[To be done] Find and copy lines holding "axes".

[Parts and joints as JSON]
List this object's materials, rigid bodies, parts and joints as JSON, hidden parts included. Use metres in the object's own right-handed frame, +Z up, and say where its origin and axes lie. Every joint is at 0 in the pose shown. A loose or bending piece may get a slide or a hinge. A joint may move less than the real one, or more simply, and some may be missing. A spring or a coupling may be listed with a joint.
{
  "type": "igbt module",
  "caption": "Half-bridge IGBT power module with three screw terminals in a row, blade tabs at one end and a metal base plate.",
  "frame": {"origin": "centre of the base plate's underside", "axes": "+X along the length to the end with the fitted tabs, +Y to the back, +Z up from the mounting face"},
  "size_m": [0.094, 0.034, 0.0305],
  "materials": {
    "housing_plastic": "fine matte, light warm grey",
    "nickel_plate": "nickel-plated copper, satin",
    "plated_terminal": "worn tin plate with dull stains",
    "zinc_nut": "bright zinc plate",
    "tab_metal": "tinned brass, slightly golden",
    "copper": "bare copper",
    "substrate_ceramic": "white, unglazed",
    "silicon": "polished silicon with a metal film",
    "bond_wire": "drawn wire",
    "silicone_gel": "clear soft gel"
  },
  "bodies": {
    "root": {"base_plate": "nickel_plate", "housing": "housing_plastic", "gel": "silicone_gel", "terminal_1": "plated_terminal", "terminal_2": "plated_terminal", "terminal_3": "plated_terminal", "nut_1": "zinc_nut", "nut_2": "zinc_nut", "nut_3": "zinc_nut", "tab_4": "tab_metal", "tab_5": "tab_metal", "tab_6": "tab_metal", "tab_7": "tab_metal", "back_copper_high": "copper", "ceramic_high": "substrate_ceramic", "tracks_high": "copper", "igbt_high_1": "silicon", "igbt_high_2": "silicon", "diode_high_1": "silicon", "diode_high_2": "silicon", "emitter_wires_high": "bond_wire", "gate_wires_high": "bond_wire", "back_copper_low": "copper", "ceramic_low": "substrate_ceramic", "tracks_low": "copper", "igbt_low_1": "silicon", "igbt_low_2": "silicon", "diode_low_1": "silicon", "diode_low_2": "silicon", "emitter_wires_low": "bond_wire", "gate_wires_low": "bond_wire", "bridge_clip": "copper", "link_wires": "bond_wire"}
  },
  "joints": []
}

--

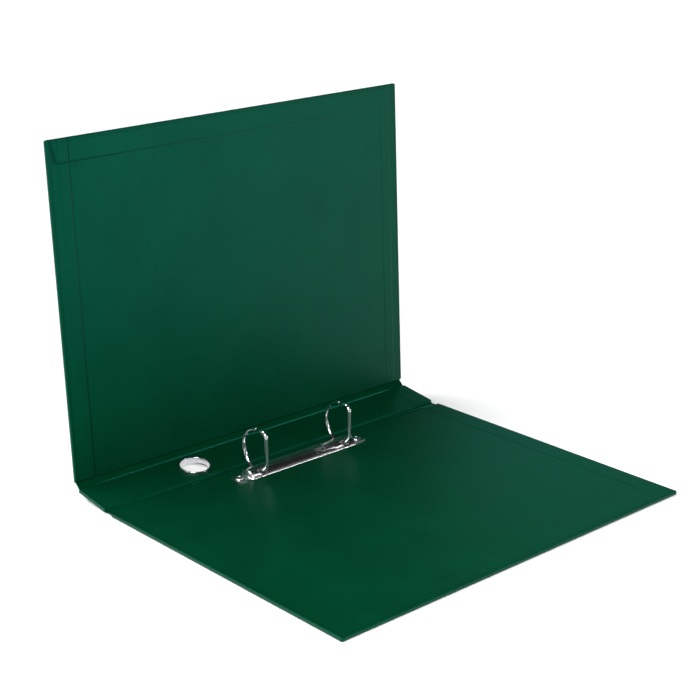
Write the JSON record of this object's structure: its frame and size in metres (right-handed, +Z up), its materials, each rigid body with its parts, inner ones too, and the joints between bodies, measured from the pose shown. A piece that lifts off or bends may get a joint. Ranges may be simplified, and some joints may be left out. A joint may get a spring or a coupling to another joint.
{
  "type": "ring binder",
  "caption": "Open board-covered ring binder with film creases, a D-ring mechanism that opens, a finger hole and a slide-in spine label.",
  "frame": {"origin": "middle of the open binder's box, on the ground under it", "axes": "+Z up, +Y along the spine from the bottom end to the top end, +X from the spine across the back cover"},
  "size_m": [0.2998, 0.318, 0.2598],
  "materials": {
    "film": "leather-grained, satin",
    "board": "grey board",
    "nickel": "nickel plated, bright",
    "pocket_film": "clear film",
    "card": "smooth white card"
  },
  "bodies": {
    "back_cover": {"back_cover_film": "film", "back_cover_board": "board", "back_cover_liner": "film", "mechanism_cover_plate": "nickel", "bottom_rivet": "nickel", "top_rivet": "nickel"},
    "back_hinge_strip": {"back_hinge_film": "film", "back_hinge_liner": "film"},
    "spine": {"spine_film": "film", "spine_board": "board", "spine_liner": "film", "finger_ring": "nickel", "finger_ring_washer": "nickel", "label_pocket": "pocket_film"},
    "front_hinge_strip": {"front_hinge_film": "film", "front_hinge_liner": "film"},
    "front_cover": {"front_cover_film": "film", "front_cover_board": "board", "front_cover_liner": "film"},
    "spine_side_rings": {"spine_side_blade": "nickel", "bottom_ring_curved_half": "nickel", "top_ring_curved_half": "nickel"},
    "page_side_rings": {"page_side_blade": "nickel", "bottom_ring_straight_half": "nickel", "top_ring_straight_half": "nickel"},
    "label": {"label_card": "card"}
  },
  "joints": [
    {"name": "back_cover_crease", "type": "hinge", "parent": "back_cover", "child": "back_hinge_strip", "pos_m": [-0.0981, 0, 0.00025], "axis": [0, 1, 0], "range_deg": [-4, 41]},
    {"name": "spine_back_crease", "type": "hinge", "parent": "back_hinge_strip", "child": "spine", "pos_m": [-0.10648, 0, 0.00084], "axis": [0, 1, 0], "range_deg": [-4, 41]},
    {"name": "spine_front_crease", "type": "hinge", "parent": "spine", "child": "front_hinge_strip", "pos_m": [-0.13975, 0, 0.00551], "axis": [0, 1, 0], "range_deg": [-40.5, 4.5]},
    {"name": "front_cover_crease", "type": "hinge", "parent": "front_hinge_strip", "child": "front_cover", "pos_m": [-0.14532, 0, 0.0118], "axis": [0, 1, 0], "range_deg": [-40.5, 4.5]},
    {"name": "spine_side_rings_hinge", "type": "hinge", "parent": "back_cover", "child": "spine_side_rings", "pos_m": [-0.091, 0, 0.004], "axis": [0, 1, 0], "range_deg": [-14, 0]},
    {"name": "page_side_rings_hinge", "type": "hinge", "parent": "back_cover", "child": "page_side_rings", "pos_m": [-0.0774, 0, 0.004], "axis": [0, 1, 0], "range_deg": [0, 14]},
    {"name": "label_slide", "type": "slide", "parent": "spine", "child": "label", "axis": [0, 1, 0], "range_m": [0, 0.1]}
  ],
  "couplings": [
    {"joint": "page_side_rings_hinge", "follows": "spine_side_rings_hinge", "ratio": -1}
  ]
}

[Complete answer]
List this object's materials, rigid bodies, parts and joints as JSON, hidden parts included. Use metres in the object's own right-handed frame, +Z up, and say where its origin and axes lie. Every joint is at 0 in the pose shown. A loose or bending piece may get a slide or a hinge. A joint may move less than the real one, or more simply, and some may be missing. A spring or a coupling may be listed with a joint.
  "frame": {"origin": "centre of the base plate's underside", "axes": "+X along the length to the end with the fitted tabs, +Y to the back, +Z up from the mounting face"},
  "frame": {"origin": "middle of the open binder's box, on the ground under it", "axes": "+Z up, +Y along the spine from the bottom end to the top end, +X from the spine across the back cover"},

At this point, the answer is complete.